What to look for: Siakam will likely cool off for game two, but look for him to continue to use his size against Green throughout this series. Hitting his open threes will also go a long way in opening up driving lanes for himself and teammates.
3. No Durant is a Big Deal
The Warriors were a championship team before the arrival of Kevin Durant but that doesn’t mean they haven’t come to rely on the NBA superstar’s offensive production throughout their last three playoff runs.
Both Curry and Thompson did their part, scoring 34 and 21 respectively, but filling the 30-point void Durant has left will continue to be a challenge for the defending champs.
What to look for: Look for Curry to amp up his aggression on offence and get up a lot more three-point shots.
4. Leonard as Playmaker
The chemistry Kawhi Leonard has built with his team throughout this playoffs is now more evident than ever.

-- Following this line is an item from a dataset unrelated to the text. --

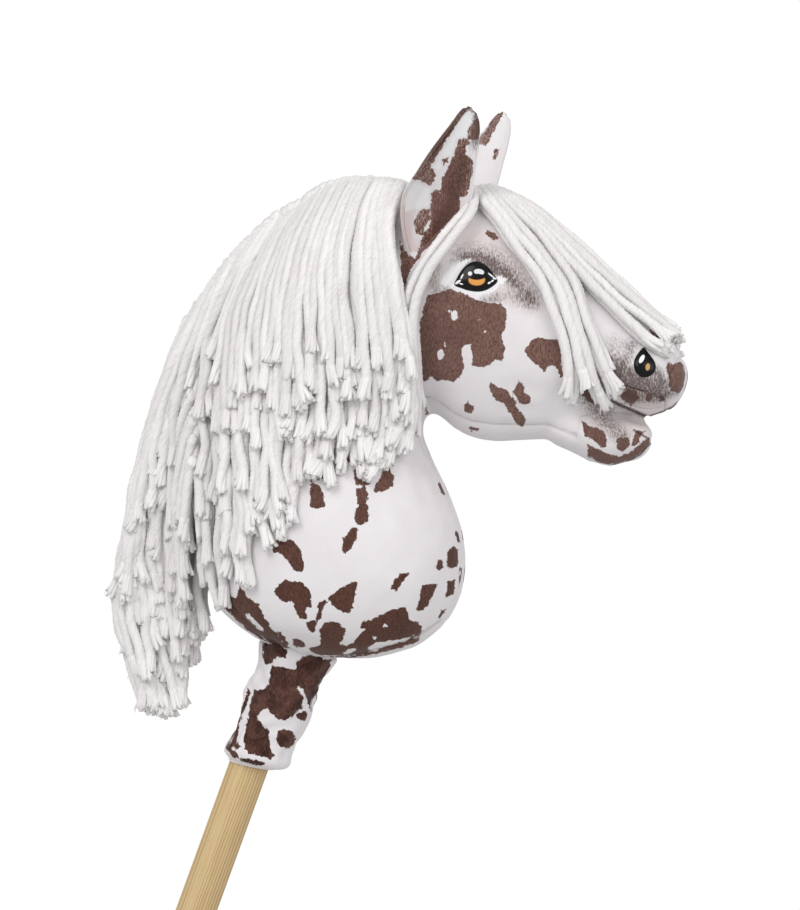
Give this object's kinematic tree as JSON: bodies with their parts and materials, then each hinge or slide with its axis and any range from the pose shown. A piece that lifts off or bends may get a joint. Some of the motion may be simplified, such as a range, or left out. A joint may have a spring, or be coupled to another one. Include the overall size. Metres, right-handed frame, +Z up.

Once again, Kawhi navigated out of double and triple teams to find the open man on the perimeter. And with the Raptors role players continuing to make their shots, the team should continue to have success in the half-court set.

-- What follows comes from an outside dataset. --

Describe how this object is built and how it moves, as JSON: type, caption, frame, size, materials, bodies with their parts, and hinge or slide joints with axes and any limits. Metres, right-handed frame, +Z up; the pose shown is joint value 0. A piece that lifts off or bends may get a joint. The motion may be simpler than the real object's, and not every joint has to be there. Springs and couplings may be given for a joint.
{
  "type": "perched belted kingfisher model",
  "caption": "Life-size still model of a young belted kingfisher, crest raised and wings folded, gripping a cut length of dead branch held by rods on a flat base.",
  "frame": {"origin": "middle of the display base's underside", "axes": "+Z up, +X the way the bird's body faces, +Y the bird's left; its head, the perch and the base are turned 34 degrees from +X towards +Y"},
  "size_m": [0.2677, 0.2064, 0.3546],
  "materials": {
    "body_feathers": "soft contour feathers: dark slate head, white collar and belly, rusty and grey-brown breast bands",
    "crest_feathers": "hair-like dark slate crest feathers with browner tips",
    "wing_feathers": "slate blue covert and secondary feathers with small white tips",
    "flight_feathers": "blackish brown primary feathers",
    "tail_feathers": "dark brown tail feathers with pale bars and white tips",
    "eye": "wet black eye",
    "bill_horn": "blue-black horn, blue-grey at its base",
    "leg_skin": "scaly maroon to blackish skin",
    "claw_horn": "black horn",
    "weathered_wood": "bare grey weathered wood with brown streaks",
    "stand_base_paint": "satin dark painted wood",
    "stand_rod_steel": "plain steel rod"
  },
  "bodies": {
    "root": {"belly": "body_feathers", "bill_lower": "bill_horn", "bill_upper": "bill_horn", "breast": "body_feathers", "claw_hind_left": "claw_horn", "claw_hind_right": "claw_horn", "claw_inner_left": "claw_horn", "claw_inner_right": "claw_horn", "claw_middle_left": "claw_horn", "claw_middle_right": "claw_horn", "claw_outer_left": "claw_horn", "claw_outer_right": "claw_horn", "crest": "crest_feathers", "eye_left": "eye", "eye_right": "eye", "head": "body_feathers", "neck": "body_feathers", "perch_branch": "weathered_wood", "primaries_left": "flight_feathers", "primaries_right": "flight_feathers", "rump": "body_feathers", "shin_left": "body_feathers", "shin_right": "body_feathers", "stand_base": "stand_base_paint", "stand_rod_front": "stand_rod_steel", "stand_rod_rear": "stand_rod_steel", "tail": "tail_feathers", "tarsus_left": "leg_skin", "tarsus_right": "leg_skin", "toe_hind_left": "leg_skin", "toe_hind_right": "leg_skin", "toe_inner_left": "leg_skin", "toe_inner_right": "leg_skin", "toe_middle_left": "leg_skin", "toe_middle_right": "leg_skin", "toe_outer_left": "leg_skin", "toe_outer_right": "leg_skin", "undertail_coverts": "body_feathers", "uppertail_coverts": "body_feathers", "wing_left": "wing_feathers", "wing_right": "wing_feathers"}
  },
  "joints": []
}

What to look for: On defence, the Raptors gave Kawhi a break, as he guarded less offensively threatening players like Andre Iguodala and Green. If Curry or Thompson heat up, the Raptors may make use of a rested Kawhi in the games to come.
5. Danny Green Finds His Groove
After missing his first three-point shot, the Raptors faithful feared the worst, but Green finally broke out of his shooting slump going 3-of-7 for 11 points.
What to look for: The Raptors will need his three-point shooting going forward against the Warriors potent offence. While it appears he’s broken out of his slump, Green still missed a few wide open threes. He’ll need to cash in on those looks going forward as these two teams get to know one another and the margin of error becomes smaller.